Why was the Dispute Resolution Committee replaced?
The Lahore High Court suspended the 2025 Ordinance over concerns that an executive administrative committee was being given authority to decide questions of property title, which constitutionally belongs to the judiciary. The 2026 Amendment addressed this by moving decision-making authority to the Punjab Property Tribunal, presided over by a serving Additional Sessions Judge, while retaining the committee in a purely investigative role.
Who decides property complaints now, the Scrutiny Committee or the tribunal?
The Punjab Property Tribunal decides all property complaints. The Scrutiny Committee only investigates and reports to the tribunal. Under the 2026 framework, no administrative officer has the authority to issue a final decision on a property complaint. That authority rests exclusively with the serving Additional Sessions Judge presiding over the tribunal.
How is the timeline different between the old DRC and the new system?
Under the 2025 DRC system, a committee had up to 90 days to resolve a complaint, extendable by another 90 days, potentially stretching to 180 days before tribunal escalation. Under the 2026 Amendment, the entire process from filing to final tribunal decision is capped at 60 days: 3 days for forwarding to the committee, 30 days for the committee’s report, and 30 days for the tribunal’s final decision.
Was the composition of the committee completely different under the two laws?

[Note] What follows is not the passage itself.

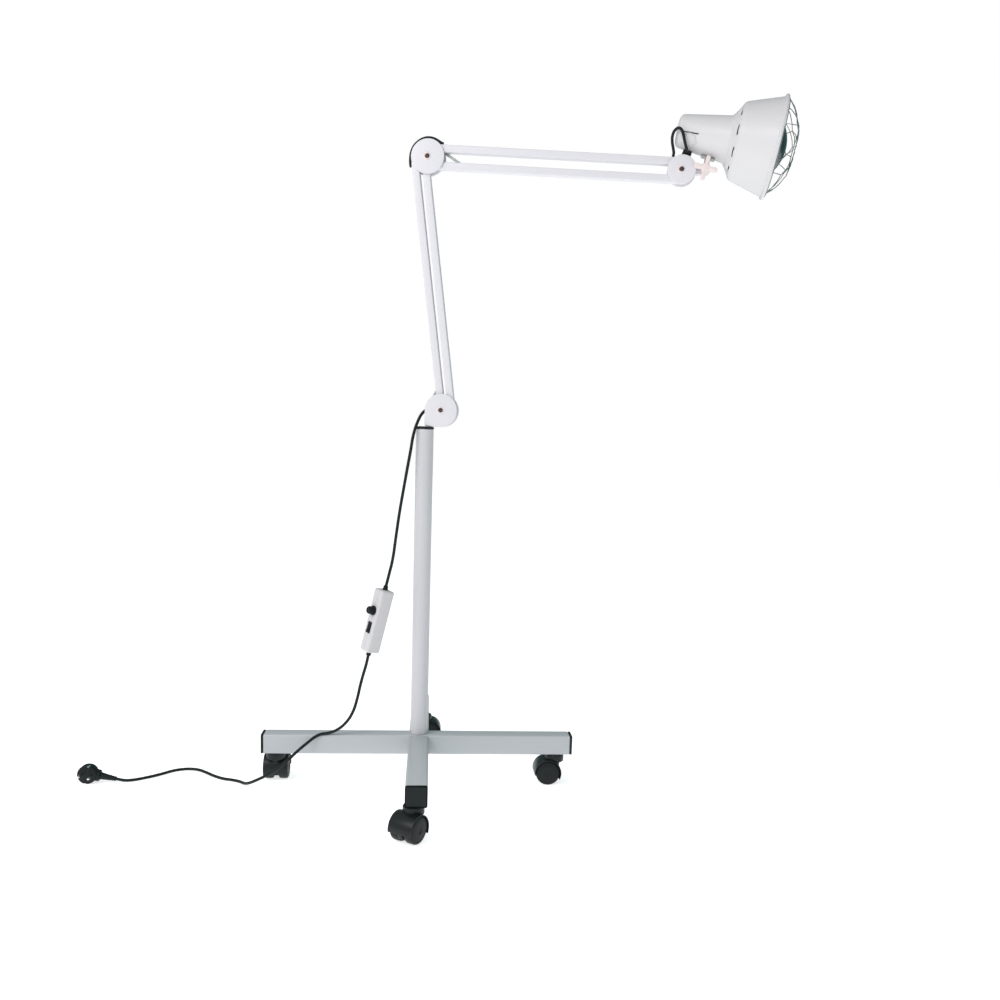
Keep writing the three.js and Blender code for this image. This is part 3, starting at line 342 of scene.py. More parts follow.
def makeFinish(name, colour, metallic=0.0, coat=0.0, specular=0.5, **values):
    material = bpy.data.materials.new(name)
    material.use_nodes = True
    nodes, links = material.node_tree.nodes, material.node_tree.links
    shader = nodes["Principled BSDF"]
    shader.inputs["Metallic"].default_value = metallic
    shader.inputs["Coat Weight"].default_value = coat
    shader.inputs["Coat Roughness"].default_value = finishDefaults["coatRoughness"]
    shader.inputs["Specular IOR Level"].default_value = specular
    finish = nodes.new("ShaderNodeGroup")
    finish.node_tree = finishGroup
    finish.inputs["Colour"].default_value = (*colour, 1)
    for key, value in values.items():
        finish.inputs[key].default_value = value
    links.new(finish.outputs["Colour"], shader.inputs["Base Color"])
    links.new(finish.outputs["Roughness"], shader.inputs["Roughness"])
    links.new(finish.outputs["Normal"], shader.inputs["Normal"])
    material.diffuse_color = (*colour, 1)
    return material


# The last value sets how much pale colour upward faces get: dust, and painted top light
def grained(scale, depth, rough, tint=0.05, spread=0.08, patch=6.0, topLightAndDust=0.0):
    return {
        "Grain Scale": scale, "Grain Depth": depth, "Roughness": rough, "Tint": tint,
        "Roughness Spread": spread, "Patch Scale": patch, "Top Light And Dust": topLightAndDust,
    }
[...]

The core membership was largely preserved. Both the DRC and the Scrutiny Committee included the DC, DPO, ADCR, AC, and SDPO. The 2026 Amendment added the Circle Revenue Officer and the Officer-in-Charge of the relevant police station, which expanded field-level investigative capacity. The fundamental difference was not in composition but in authority: the DRC decided cases while the Scrutiny Committee only investigates and reports.